The universe must have been on our side that day because we were also treated to a mini-vertical of the Howell Mountain cabs, starting with the 2000 Howell Mountain Cabernet Sauvignon. Intense earthyness, cassis, and eucalyptus were forward on the nose and palate. A very structured and well made cab, but lacking the layering of the 2000 Oroppas, and not drinking quite as well as any of the Oroppas in my opinion. But Howell Mountain cabs often need time. Very Good. $180 for the magnum.
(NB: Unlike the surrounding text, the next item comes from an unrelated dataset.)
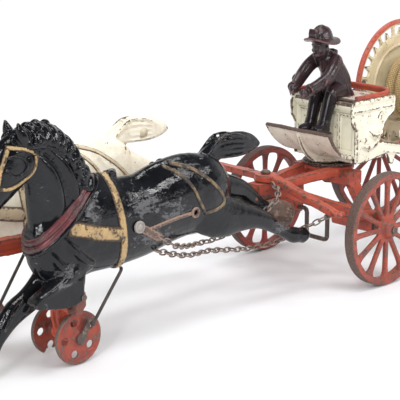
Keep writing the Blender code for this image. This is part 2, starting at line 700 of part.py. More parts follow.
# Hose reel
def reel_flange(name, sign):
    """A dished disc with a ring of windows, each with a small tooth."""
    inner = sign * REEL_HALF_WIDTH
    half = FLANGE_THICK / 2
    cone = DRUM_R + 2 * HOSE_R + 2.5 * MM
    profile = [(REEL_AXLE_R + SEAT_GAP, half + 1.2 * MM), (7 * MM, half + 1.2 * MM), (9 * MM, half),
               (REEL_R - REEL_RIM, half), (REEL_R - REEL_RIM / 2, half + 0.8 * MM), (REEL_R, half),
               (REEL_R, -half), (REEL_R - REEL_RIM / 2, -half - 0.8 * MM), (REEL_R - REEL_RIM, -half),
               (cone + 3 * MM, -half), (cone, -half - 0.5 * MM), (REEL_AXLE_R + SEAT_GAP, -half)]
    centre = (REEL_X, inner + sign * half, REEL_Z)
    flange = turned(name, profile, centre, sign, 24)
    pitch = 2 * math.pi / OPENINGS
    wide = pitch * 0.36
    tooth = wide * 0.28
    shape = [(OPENING_INNER, -wide), (OPENING_INNER, -tooth), (OPENING_INNER + 4.5 * MM, 0),
             (OPENING_INNER, tooth), (OPENING_INNER, wide), (OPENING_OUTER, wide * 0.8),
             (OPENING_OUTER, -wide * 0.8)]
    bm = bmesh.new()
    for k in range(OPENINGS):
        rings = []
        for depth in (-5 * MM, 5 * MM):
            rings.append([bm.verts.new((REEL_X + r * math.cos(pitch * k + a), centre[1] + depth,
                                        REEL_Z + r * math.sin(pitch * k + a))) for r, a in shape])
        count = len(shape)
        for i in range(count):
            j = (i + 1) % count
            bm.faces.new((rings[0][i], rings[0][j], rings[1][j], rings[1][i]))
        bm.faces.new(rings[0])
        bm.faces.new(rings[1])
    return cut(flange, from_bmesh(name + "_windows", bm))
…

Our mini vertical finished with the 2002 Howell Mountain Cabernet Sauvignon, which was a HUGE powerhouse of a cab, with chewy and tight blackberry fruit. The tasting note suggested cola and plum spice, but right now the tannins are so massive on this beast that it is honestly hard to fully appreciate. Give this time and I’m sure it’ll be phenomenal. Very Good+. $180 for the magnum.

The Cab dominant tasting was luckily punctuated with two other varietal wines, the first being the 2006 Abbott’s Vineyard Chardonnay, which had a very dominant nose of banana and rich tropical fruit. In fact, the banana was so dominant that it overwhelmed most everything else. If you like a creamy lactic banana vibe, then you will also dig this wine. Personally I hoped for a little more complexity, which maybe would develop with time. Very Good. $?.

The last wine I tasted also happened to be the one I picked up: the 2002 Progeny Syrah, which was built like a Northern Rhone syrah with a massive palate that I would describe as intensely meaty and brambly. However, this also had a nice California fruit component that balanced the imensity of the textural elements of the syrah: cloves, spices, chocolate, and massive dark fruit. Wonderful structure and integration – this is an awesome California syrah, and atypical for what you usually get around here. Very small production. Excellent. $80 ($60 on sale).

After St. Clement we had a pretty quick, but tasty, lunch, which was followed by perhaps one of the greatest tasting experiences I have ever had. But that’s for the next post…


  1. Joe
    February 19, 2009

    Still one of the nicest settings in all of Napa – I just loved sitting on the terrace outside. You are absolutely right about the “roughness” – I think I liked it so much because I was sick of the same wine produced over and over at twenty different wineries. I wish I had a chance to taste some of those older vintages (and other cuvees).

  2. Shea
    February 20, 2009

    It’s a beautiful place, which I am glad to have experienced thanks to your writeup! The older stuff certainly shows the ageability of these wines.